U.S. Stocks Exhibit Some Vigor
Equities rose last week, with U.S. markets finally showing some signs of strength. The S&P 500 Index rose 1.74% to 2,102, the Dow Jones Industrial Average grew 1.58% to 18,057, while the Nasdaq Composite Index climbed 2.23% to close the week at 4,996. As for bonds, the yield on the 10-year Treasury rose from 1.84% to 1.95% as its price correspondingly fell.
The increasing prospect that the Federal Reserve’s (Fed’s) path toward higher interest rates will be gentle, as well as continued merger-and-acquisition (M&A) activity, have helped stocks. However, U.S. investors are still facing soft earnings growth and expensive valuations. While we certainly would not abandon U.S. stocks, we would suggest tilting toward sectors and geographies offering relative value. In particular, we believe investors should consider Asian equities and large, integrated oil companies, which are rallying despite the volatility in oil prices.

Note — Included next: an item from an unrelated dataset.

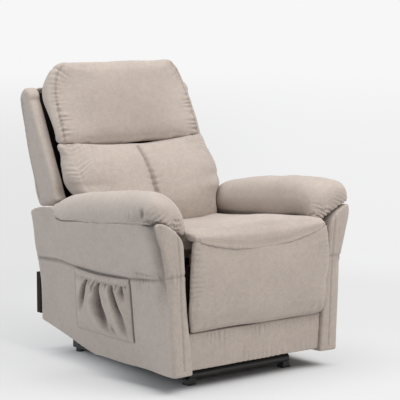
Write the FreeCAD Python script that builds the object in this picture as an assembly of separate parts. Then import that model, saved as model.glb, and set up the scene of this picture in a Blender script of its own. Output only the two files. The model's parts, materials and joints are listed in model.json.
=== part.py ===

The Fed and M&A Trump Soft Earnings
The U.S. earnings season got off to a shaky start last week with a sell-off in Alcoa. While the company beat estimates, its share price fell on news of a glut of capacity in the aluminum industry.
However, stocks benefited from soothing comments from New York Fed President William Dudley, who suggested that the pace of interest rate increases is likely to be “shallow.” Diminished Fed fears have helped to push short-term interest rates back down. Last week, the two-year Treasury note traded below 0.50% for the first time since early February. While yields bounced off of those levels and ended the week at around 0.55, two-year yields are still 20 basis points (0.20%) below their March peak.
As for longer-term bonds, despite some increase, the yield on the 10-year Treasury is still 25 basis points (0.25%) below where it started the year. As discussed in previous commentaries, foreign buying is helping to suppress long-term rates. In February, for example, Japanese investors bought their largest amount of Treasuries in seven months.
One positive side effect of the extraordinary low interest rates is a continuation, even acceleration, in merger activity. Last week Federal Express agreed to buy Dutch carrier TNT for $4.8 billion, and Royal Dutch Shell offered to buy BG Group for approximately $70 billion.